According to the CPSC, it has received about 1,501 reports from residents in 27 states, the District of Columbia, and Puerto Rico who believe their health symptoms or the corrosion of metal components in their homes are related to the presence of Chinese drywall. The majority of reports -1,103 – have come from Florida. Other states affected include Alabama, Arizona, California, Georgia, Indiana, Kentucky, Louisiana, Maryland, Massachusetts, Michigan, Mississippi, Missouri, New Jersey, New York, North Carolina, Ohio, Pennsylvania, South Carolina, South Dakota, Tennessee, Texas, Virginia, Washington, West Virginia, Wisconsin and Wyoming.
According to the CPSC’s Chinese drywall website, consumers making complaints largely report that their homes were built in 2006 to 2007. Common features of the reports submitted to the CPSC from homes believed to contain defective Chinese drywall have been:
* Consumers have reported a “rotten egg” smell within their homes.

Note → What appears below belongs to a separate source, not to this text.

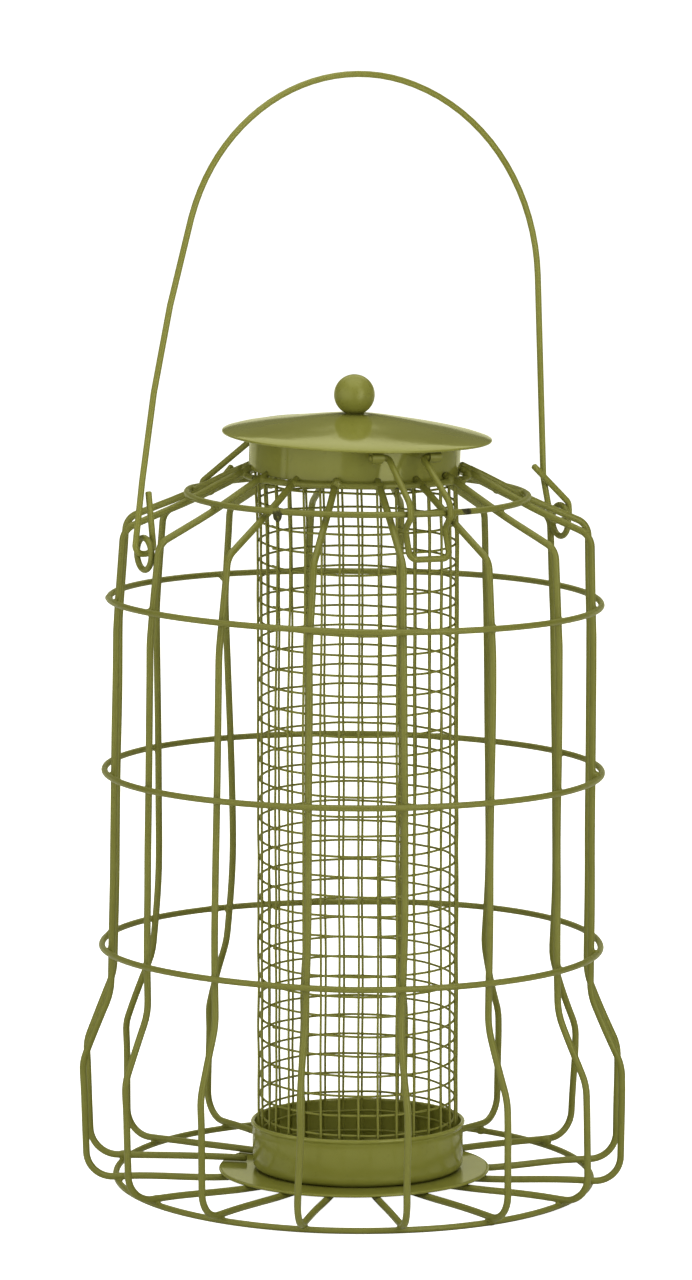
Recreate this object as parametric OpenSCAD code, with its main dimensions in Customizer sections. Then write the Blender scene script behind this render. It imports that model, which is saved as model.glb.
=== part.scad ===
// Caged hanging feeder: a mesh tube for nuts inside a cage of bent ribs,
// with a hinged lid, a wire latch and a swinging carrying handle.
// Millimetres, +Z up, origin on the axis at the plane the feeder stands on.
// Azimuth 0 points to the front (-Y) and 90 to the right (+X).

/* [Wire sizes] */
// Diameter of the cage ribs
rib_wire = 2.3; // [2.1:0.1:2.5]
// Diameter of the hoops, handle, latch and hinge wire
hoop_wire = 2.1; // [1.9:0.1:2.2]
// Diameter of the mesh wire
mesh_wire = 0.8; // [0.6:0.1:0.9]

/* [Cage] */
// Radius of the ring round the lid's collar
neck_r = 36.7; // [36.6:0.1:37.2]
// Height of the ring round the lid's collar
neck_z = 236.5; // [236:0.25:237]
// Radius of the ribs at the shoulder bend
shoulder_r = 76.8; // [76:0.2:77.4]
// Height of the shoulder bend
shoulder_z = 218; // [217:0.5:219]
// Radius of the ribs just above the flare
waist_r = 80.3; // [80:0.1:81]
// Height where the flare starts
waist_z = 69; // [66:1:72]
// Radius of the ribs at the widest part of the flare
flare_r = 90.4; // [88:0.1:91]
// Height of the widest part of the flare
flare_z = 43; // [41:1:46]
// Radius of the bottom bend
foot_r = 89.6; // [87:0.1:90]
// Radius of the ring on the sloping shoulder
shoulder_ring_r = 56; // [55.5:0.1:56.5]
// Height of the upper hoop
upper_hoop_z = 194.7; // [180:0.1:200]
// Height of the middle hoop
middle_hoop_z = 138.6; // [120:0.1:160]
// Height of the lower hoop
lower_hoop_z = 80.2; // [74:0.1:100]
// Radius of the ring that the feeder stands on
base_ring_r = 78.9; // [74:0.1:82]

/* [Cup and mesh] */
// Radius of the disc under the cup
disc_r = 44.9; // [42:0.1:48]
// Thickness of the disc
disc_t = 0.9; // [0.6:0.1:1.2]
// Outside radius of the cup wall
cup_r = 34.9; // [34.8:0.1:35.4]
// Height of the cup
cup_h = 15.4; // [12:0.2:18]
// Thickness of the cup's sheet
cup_t = 0.6; // [0.4:0.1:0.6]
// Spacing of the mesh wires along the tube
mesh_pitch = 6.6; // [6:0.05:8]
// Number of upright mesh wires
upright_count = 33; // [24:1:34]
// Outside radius of the mesh tube
mesh_r = 33.3; // [33:0.1:33.3]
// Height of the top end of the mesh tube
mesh_top_z = 241.4; // [240.5:0.1:241.6]

/* [Lid] */
// Radius of the lid's brim
lid_r = 44.5; // [43.5:0.1:45.5]
// Height of the top of the dome when closed
lid_top_z = 256.6; // [256.4:0.1:257]
// Rise of the dome from brim to top
lid_rise = 7.2; // [6.8:0.1:7.4]
// Thickness of the lid's sheet
lid_t = 0.8; // [0.6:0.1:1]
// Outside radius of the collar under the lid
collar_r = 34.6; // [34.5:0.05:34.7]
// Height of the collar's lower edge
collar_z = 237.6; // [237.4:0.1:238]
// Radius of the ball knob
knob_r = 6.5; // [5.5:0.1:7]
// Slope at which the closed lid rests
lid_lean = 3.5; // [2.5:0.1:3.6]

/* [Handle] */
// Height of the left eye in which the handle swings
swing_z = 214.5; // [214:0.1:215]
// How much higher the right eye is welded on
swing_rise = 2.6; // [2:0.1:2.8]
// Distance of the welded eyes from the axis
eye_at_r = 77.5; // [77.3:0.1:77.8]
// Radius of the eyes, to the middle of their wire
eye_r = 5.2; // [5:0.05:5.3]

/* [Hidden] */
rib_count = 16;
rib_step = 360 / rib_count;
first_rib = rib_step / 2;
// Gap left where one welded piece touches the next
seam = 0.02;
// How far the beads at a wire's bends stand out from the wire
bead = 0.03;
lean_towards = 46;
lean_centre = [0, 0, 239];
latch_azimuth = 23.7;
hinge_azimuth = lean_towards + 180;
// Facets of round wire, of rings, of small turned parts and of the dome's large arc
wire_facets = 24;
ring_facets = 120;
turned_facets = 48;
dome_facets = 720;

// Levels of the pieces stacked on the base ring
rib_foot_z = hoop_wire + seam + rib_wire / 2;
disc_z = rib_foot_z + rib_wire / 2 + seam;
cup_z = disc_z + disc_t + seam;
// Inside the cup the mesh's uprights stand on the rounded corner of its floor
cup_corner = 2.6;
mesh_z = cup_z + cup_corner + seam
    - sqrt(pow(cup_corner - cup_t, 2) - pow(mesh_r - cup_r + cup_corner, 2));
hoop_count = 1 + floor((mesh_top_z - mesh_z - mesh_wire) / mesh_pitch);
half_way = ceil(hoop_count / 2);

// The rib's straight slope from the neck ring to the shoulder
slope_dir = unit([shoulder_r - neck_r, shoulder_z - neck_z]);
rib_top = [neck_r, neck_z] + (hoop_wire / 2 + seam) * slope_dir;
rib_inner_r = 30;
// Radii of the rib's bends, from the shoulder down
rib_bends = [6, 60, 20, 16, 9];
upper_r = 79.3;
upper_z = 186;

// Distance from the middle of a rib's wire to that of a hoop welded on it
rib_to_hoop = rib_wire / 2 + hoop_wire / 2 + seam;
slope_foot_r = shoulder_ring_r + slope_dir[1] * rib_to_hoop;
shoulder_ring_z = rib_top[1] + (slope_foot_r - rib_top[0]) * slope_dir[1] / slope_dir[0]
    + slope_dir[0] * rib_to_hoop;

// The lid's dome is a cap of a sphere
dome_r = (lid_r * lid_r + lid_rise * lid_rise) / (2 * lid_rise);
dome_z = lid_top_z - dome_r;
collar_t = 0.6;
screw_r = 2;
screw_head_r = 3.6;
screw_head_t = 2;
screw_depth = 7;
screw_clearance = 0.05;

// The latch wire turns in two knuckles under the brim
knuckle_at_r = 38.8;
knuckle_length = 4;
knuckle_wall = 0.7;
pin_clearance = 0.06;
knuckle_r = hoop_wire / 2 + pin_clearance + knuckle_wall;
// Half the latch's width at its top and bottom corners
latch_half_w = 6;
latch_spread = 7;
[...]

* Consumers have reported health concerns such as irritated and itchy eyes and skin, difficulty in breathing, persistent cough, bloody noses, runny noses, recurrent headaches, sinus infection, and asthma attacks.
* Consumers have reported blackened and corroded metal components in their homes and the frequent replacement of components in air conditioning units.
Chinese drywall poured into the U.S. between 1999 and 2007 because of the high demand created by the housing boom. Imports accelerated when the rebuilding that followed Hurricane Charley in Florida in 2004, and Hurricane Katrina along the Gulf Coast in 2005, created a drywall shortage. According to The Wall Street Journal, some 500 million pounds of Chinese drywall was imported to the U.S. during the housing boom. That means as many as 100,000 homes throughout the country could have been built with the material.
Thousands of homeowners have filed lawsuits over the defective wallboard. Chinese drywall lawsuits from around the country have been consolidated in a Multidistrict Litigation that is currently underway in U.S. District Court, Eastern District of Louisiana. The first bellwether trials in that litigation are expected to begin in January.